Surf Etiquette

Whether you are new to surfing or a seasoned surfer, line-ups can sometimes be a daunting place. The image of surfers being of relaxed, chilled-out nature, simply isn’t always true.
It might be rare and specific to certain destinations, but localism and passive aggression is happening in surf spots around the world.
To an outsider, the line-up might seem like a group of people randomly floating around just off the shore, but surfers know it’s (or it should be) a type of organised chaos.

While it might make you nervous to enter the water in a busy line-up, there are certainly ways to avoid bad vibes in the water. When learning to surf, you should make yourself familiar with the ‘surf etiquette’. A few simple rules that will keep everyone not only happy but most of all safe. Follow them and you’re sure to get only smiles and cheers from fellow surfers.

Here are the main surfing rules


  1. Paddling out to the line-up

    Let’s start with the paddle out. This of course might depend a little on the type of break you are surfing (beach, reef, …) but you’d want to look for an easy and quick way of getting out the back without getting in the way of people on the waves. Look for the rip or area where waves aren’t breaking, then remember to paddle wide around the breaking waves to give plenty of space for those surfing the waves.
    If it happens that you and a surfer on a wave are heading towards each other, then you should aim for the white water to avoid collisions. If you get caught inside (where the waves are breaking), you should stay in the white water.

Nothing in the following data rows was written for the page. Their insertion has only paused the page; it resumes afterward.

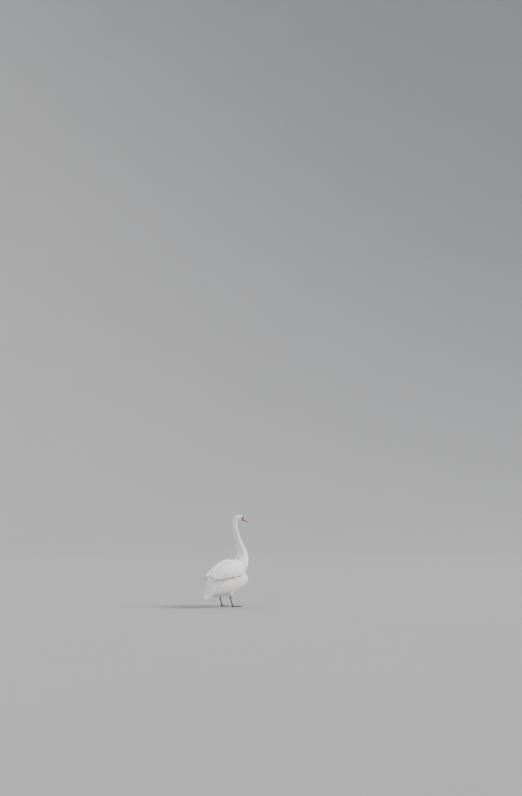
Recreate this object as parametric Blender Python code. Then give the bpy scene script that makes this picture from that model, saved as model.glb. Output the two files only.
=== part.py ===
"""A life-size mute swan (an adult male) standing with folded wings, as one still figure.

Metres, +Z up. The swan faces +X with its left side at +Y, its soles lie on z = 0 and the middle
of its box stands over the origin. Each sub-part is one closed solid: trunk, neck, head, the
two halves of the bill and its knob, eyes, folded wings with the primary feathers parted from
them, tail fan, feathered thighs, bare shanks and webbed feet. Neighbours keep a thin gap.
"""
import math

import bpy
import numpy as np

GAP = 0.0003            # clearance between neighbouring solids
TOOL_GAP = 0.00045      # a tool's growth, which its facets bring down to about the gap

# ---- trunk: rings from the vent to the breast -------------------------------------------
# (back x, back z, belly x, belly z, half width)
TRUNK_RINGS = [
    (-0.345, 0.203, -0.336, 0.168, 0.030),
    (-0.315, 0.250, -0.290, 0.141, 0.064),
    (-0.262, 0.338, -0.215, 0.131, 0.098),
    (-0.205, 0.402, -0.120, 0.131, 0.130),
    (-0.125, 0.463, -0.015, 0.143, 0.149),
    (-0.035, 0.508, 0.085, 0.171, 0.157),
    (0.040, 0.520, 0.170, 0.205, 0.153),
    (0.090, 0.500, 0.232, 0.232, 0.143),
    (0.140, 0.468, 0.280, 0.258, 0.127),
    (0.195, 0.440, 0.311, 0.286, 0.110),
    (0.250, 0.415, 0.327, 0.314, 0.084),
    (0.292, 0.385, 0.331, 0.340, 0.048),
]
TRUNK_FULLNESS = 2.25   # 2 is an ellipse, more is squarer
TRUNK_STEPS = 28
TRUNK_SIDES = 28

# ---- neck: centre x, centre z and radius, from inside the breast to the nape --------------
NECK_PATH = [
    (0.165, 0.408, 0.078),
    (0.202, 0.453, 0.092),
    (0.239, 0.500, 0.092),
    (0.271, 0.550, 0.083),
    (0.286, 0.605, 0.069),
    (0.271, 0.675, 0.0585),
    (0.243, 0.730, 0.0500),
    (0.218, 0.775, 0.0440),
    (0.190, 0.825, 0.0390),
    (0.164, 0.875, 0.0365),
    (0.146, 0.925, 0.0355),
    (0.135, 0.975, 0.0350),
    (0.129, 1.020, 0.0345),
]
NECK_STEPS = 26
NECK_SIDES = 20

# ---- head, in its own sagittal frame: forward and up from the head's centre ---------------
HEAD_CENTRE = (0.186, 1.101)
HEAD_PITCH = math.radians(12.0)      # bill held down by this much
HEAD_TURN = math.radians(-38.0)      # looking to its right
TURN_AXIS_X = 0.129                  # the upright line that head and upper neck turn about
TURN_FROM_Z, TURN_TO_Z = 0.85, 1.02  # the turn grows between these heights
# (top forward, top up, bottom forward, bottom up, half width)
HEAD_RINGS = [
    (-0.074, -0.050, -0.008, -0.066, 0.0335),
    (-0.062, -0.014, 0.001, -0.047, 0.0315),
    (-0.037, 0.018, 0.010, -0.036, 0.0300),
    (-0.010, 0.032, 0.016, -0.033, 0.0290),
    (0.014, 0.032, 0.024, -0.031, 0.0265),
    (0.034, 0.023, 0.033, -0.027, 0.0225),
    (0.047, 0.011, 0.041, -0.0235, 0.0185),
]
HEAD_STEPS = 14
HEAD_SIDES = 20
EYE_PLACE = (0.017, 0.0212, 0.006)   # forward, sideways, up from the head's centre
EYE_RADIUS = 0.0068

# (forward, culmen, gape, chin, half width), from the feather edge to the nail
BILL_RINGS = [
    (0.0470, 0.0110, -0.0120, -0.0235, 0.0185),
    (0.0600, 0.0015, -0.0150, -0.0255, 0.0170),
    (0.0780, -0.0080, -0.0190, -0.0280, 0.0160),
    (0.0960, -0.0160, -0.0235, -0.0310, 0.0170),
    (0.1110, -0.0220, -0.0275, -0.0335, 0.0175),
    (0.1210, -0.0265, -0.0305, -0.0350, 0.0145),
    (0.1265, -0.0305, -0.0330, -0.0352, 0.0085),
]
BILL_BASE_LEAN = 0.006               # the feather edge runs back this far from culmen to chin
BILL_STEPS = 12
BILL_ARC = 10                        # points over one half of the bill's section
KNOB_PLACE = (0.0535, 0.0095)
KNOB_RADII = (0.0135, 0.0100, 0.0095)
KNOB_SLOPE = math.radians(38.0)

# ---- folded wings, as upright sections from the wrist to the tip -------------------------
# (x, crest z, widest z, half width, lower margin z, inner edge y, thickness)
WING_SECTIONS = [
    (0.188, 0.500, 0.445, 0.112, 0.434, 0.022, 0.040),
    (0.170, 0.535, 0.436, 0.132, 0.418, 0.006, 0.070),
    (0.130, 0.574, 0.426, 0.157, 0.398, 0.001, 0.090),
    (0.060, 0.584, 0.417, 0.171, 0.386, 0.001, 0.095),
    (-0.030, 0.572, 0.407, 0.172, 0.380, 0.001, 0.095),
    (-0.110, 0.536, 0.396, 0.164, 0.375, 0.001, 0.095),
    (-0.190, 0.489, 0.381, 0.146, 0.363, 0.001, 0.080),
    (-0.260, 0.447, 0.365, 0.122, 0.349, 0.004, 0.036),
    (-0.315, 0.415, 0.350, 0.102, 0.337, 0.018, 0.016),
    (-0.345, 0.393, 0.340, 0.085, 0.331, 0.034, 0.009),
    (-0.358, 0.374, 0.337, 0.072, 0.331, 0.048, 0.005),
]
WING_TROUGH = 0.014                  # dip between the wings along the back
WING_TROUGH_HALF = 0.028
WING_EDGE = 0.0035                   # thickness at the wing's edges
WING_ARC = 12                        # points over the outer face of a section
WING_STEPS = 18
PRIMARY_STEPS = 7
PRIMARIES_FROM = 0.74                # share of the wing's length where the tip is parted off

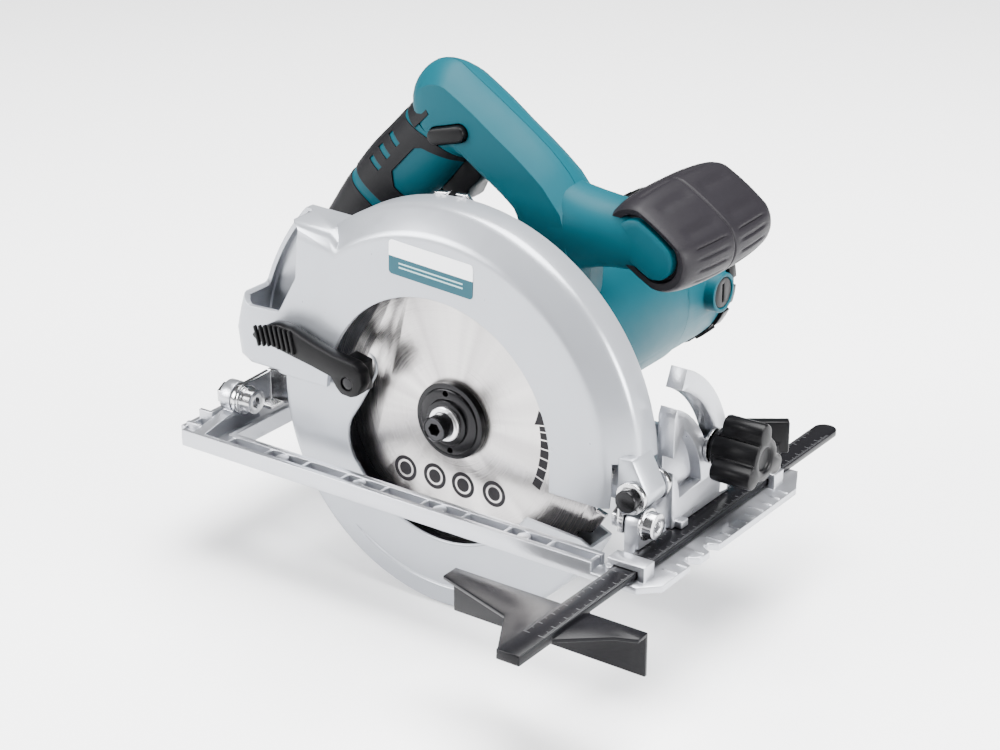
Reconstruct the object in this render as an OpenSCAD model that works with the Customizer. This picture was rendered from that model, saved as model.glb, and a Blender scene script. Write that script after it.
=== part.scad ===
// Circular saw for wood: 190 mm blade, tilting base, depth adjustment and rip fence.
// X is the cutting direction, Y runs from the blade side to the motor side, Z is up.
// The underside of the base is z = 0. The origin is on it, below the arbor, on its wide side.

/* [Blade] */
// Blade diameter over the tooth tips
blade_d = 190; // [184:1:190]
// Thickness of the blade plate
blade_t = 1.5; // [1.2:0.1:1.8]
// Number of teeth
teeth = 24; // [18:2:48]
// Diameter of the blade bore
blade_bore_d = 20; // [16:1:20]
// Depth of a gullet
gullet = 10; // [6:1:12]
// Height of the arbor above the sole
arbor_z = 40; // [38:1:44]

/* [Guards] */
// Radius of the lower guard's rim
lower_r = 98.5; // [97.5:0.5:99]
// Radius of the opening in the upper guard's front wall
cutout_r = 68; // [64:1:72]
// Radius of the upper guard's rim
upper_r = 112; // [111:1:116]
// Outer radius of the flat front wall
face_r = 99; // [97:1:100]
// Wall of the guard castings
guard_wall = 2.5; // [2:0.1:3]

/* [Base] */
// Distance from the arbor to the front edge of the base
base_front = 141; // [138:1:150]
// Distance from the arbor to the rear edge of the base
base_rear = 152; // [148:1:170]
// Distance from the blade to the edge of the narrow side
base_near = 38.5; // [36:0.5:46]
// Distance from the blade to the edge of the wide side
base_far = 114; // [110:1:130]
// Thickness of the base plate
base_t = 3.5; // [3:0.5:4]
// Height of the rails and ribs
rail_h = 9; // [8:0.5:9.5]
// Radius of the bevel quadrant's rim
quadrant_r = 75; // [73:1:80]

/* [Motor and handles] */
// Outer radius of the motor housing
motor_r = 43; // [42:0.5:46]
// Length of the motor housing along its shaft
motor_len = 145; // [140:1:155]
// Wall of the plastic housings
shell = 3; // [2.5:0.5:3.5]
// Width of the main handle across its two halves
handle_w = 40; // [36:1:44]
// Radius of the handle's bars, seen from the side
grip_r = 17; // [15:0.5:18]
// Length of the front grip
front_grip_len = 88; // [80:1:96]

/* [Rip fence] */
// Length of the fence bar
bar_len = 292; // [270:1:310]
// Width of the fence bar
bar_w = 12.3; // [11:0.1:13]
// Length of the guide plate
guide_len = 106; // [90:1:120]
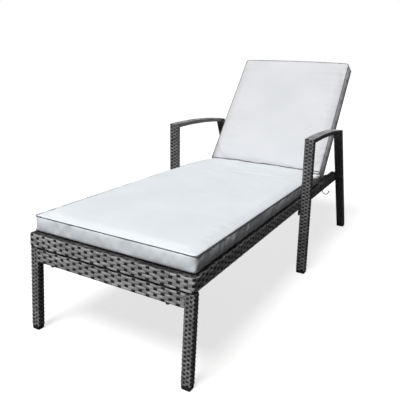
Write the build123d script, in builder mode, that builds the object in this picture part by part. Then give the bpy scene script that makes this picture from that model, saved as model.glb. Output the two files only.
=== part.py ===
from build123d import *
import os
from math import atan2, cos, degrees, hypot, radians, sin, tan

os.makedirs("parts", exist_ok=True)

# Millimetres. +Z is up, +X is the lounger's left seen from the head, +Y runs from foot to head.
# Origin: floor, midway between the foot end and the rearmost point of the rear legs.

# Bed frame
bed_width = 620.0
bed_length = 1668.0
rail_height = 50.0
rail_width = 30.0
rail_top = 350.0
foot_y = -924.0
weave = 5.0
tube_wall = 1.5
bar_size = 20.0
bar_steps = (150.0, 450.0, 750.0, 1050.0, 1335.0)
rear_rail_depth = 22.0
deck_thick = 5.0

# Front leg frame
leg_width = 33.0
leg_depth = 30.0
leg_setback = 4.0
seam = 2.0
cap_height = 14.0

# Arm frames
arm_width = 40.0
post_depth = 36.0
post_front = 960.0
post_foot = 1006.0
arm_front_z = 618.0
arm_rear_z = 600.0
arm_middle_z = 620.0
arm_depth = 20.0
arm_rear = 1520.0
rear_foot = 1853.0
rear_leg_depth = 34.0

# Reclining back, in its own plane: s runs up the back from the pivot, n stands off its face
hinge_y = 1377.0
hinge_z = 336.0
recline = 51.4
recline_steps = (0.0, 40.0, 51.4, 60.0, 68.0)
back_length = 690.0
stile_outer = 271.5
pivot_r = 4.0
bush_r = 6.0
running = 0.05

# Stay that props the back: pivot distance and stay length are equal
stay_reach = 126.0
stay_slope = 5.0
stay_bar_r = 5.0
tooth_gap = 0.5
notch_depth = 3.6

# Cushions
cushion_half = 304.0
cushion_thick = 57.7
cushion_front = 14.0
cushion_rear = 1313.0
cushion_lift = 0.3

# Cushion ties, drawn from the foot end
tie_d = 4.0
knot_r = 4.5
tie_route = (
    (304.0, 1290.0, 357.0),
    (317.0, 1290.0, 357.0),
    (314.5, 1318.0, 334.0),
    (313.5, 1345.0, 316.0),
    (314.5, 1374.0, 294.0),
    (316.0, 1412.0, 277.0),
    (317.0, 1456.0, 269.0),
    (317.0, 1484.0, 274.0),
)

bed_rear = foot_y + bed_length
half = bed_width / 2
rail_low = rail_top - rail_height
inner = half - rail_width
mid_z = rail_top - rail_height / 2
pivot = (foot_y + hinge_y, hinge_z)
back_plane = Plane(
    origin=(0, pivot[0], pivot[1]),
    x_dir=(1, 0, 0),
    z_dir=(0, -sin(radians(recline)), cos(radians(recline))),
)


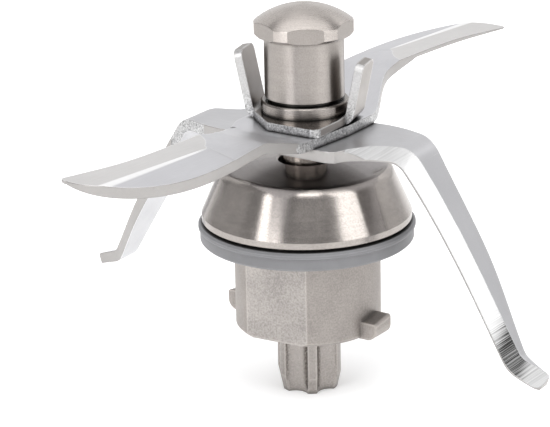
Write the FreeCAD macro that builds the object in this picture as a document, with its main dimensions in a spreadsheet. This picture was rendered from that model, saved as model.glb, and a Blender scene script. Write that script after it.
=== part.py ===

  1. Position in the line-up and take off

    This is where confidence will help you get more waves. You could see positioning as a conveyor belt where you can catch a wave one-by-one by waiting for your turn, first come first surf, that is if the waves always break in the same place…
    Unfortunately, depending on the type of break, it won’t always work this way. Most beach breaks will have several peaks. So, there are a few important things to remember to work out who has right of way to a wave.
    These are some of the most important things to remember to avoid agitation in busy line-ups.

    You have right of way if you are:

  2. Furthest out: you will be able to paddle and catch the wave before anyone else does.
  3. Closest to the peak: you have the right to the wave if you paddle into the wave closest to the peak (where it starts breaking)


Remember to COMMUNICATE, if the peak can be surfed left or right, call out which way you want to go, so someone else can catch the wave to surf the other way.


  1. Don’t drop in

    If you haven’t got right of way to the wave, don’t catch it. If someone catches it further out or closer to the peak and you decide to paddle into the wave, then you are dropping in. Not only are you spoiling someone else’s ride, this can cause dangerous situations and collisions. It’s not always clear if someone will catch a wave (always paddle hard for a wave so you make it obvious you want to catch it) or it might happen that you just didn’t see the other surfer (hoods in winter…). If that’s the case, you should safely exit the wave so the surfer with right of way can carry on. Don’t just jump off as the board might hit the other surfer. Always acknowledge your mistake, say sorry or wave as an apology. This simple gesture goes a long way.


  1. Be aware of others around you

    Whether you are paddling out or on a wave, be aware of other surfers around you.
    That big set might freak you out, but do not simply let go of your board or jump off where it might hit someone close to you. Look over your shoulder when paddling out so you are aware of others near you. Surf waves within your ability so you can safely head out and ride the waves without endangering yourself or others. Look out for fellow surfers who might need assistance, accidents can happen to anyone.


  1. Be friendly

    We all have our surfing personalities; some like to float around chatting for hours,
    others like the peace, quiet and solitude when surfing. Whatever you prefer, it helps to acknowledge people around you, even if it is only with a smile, creating a friendly atmosphere.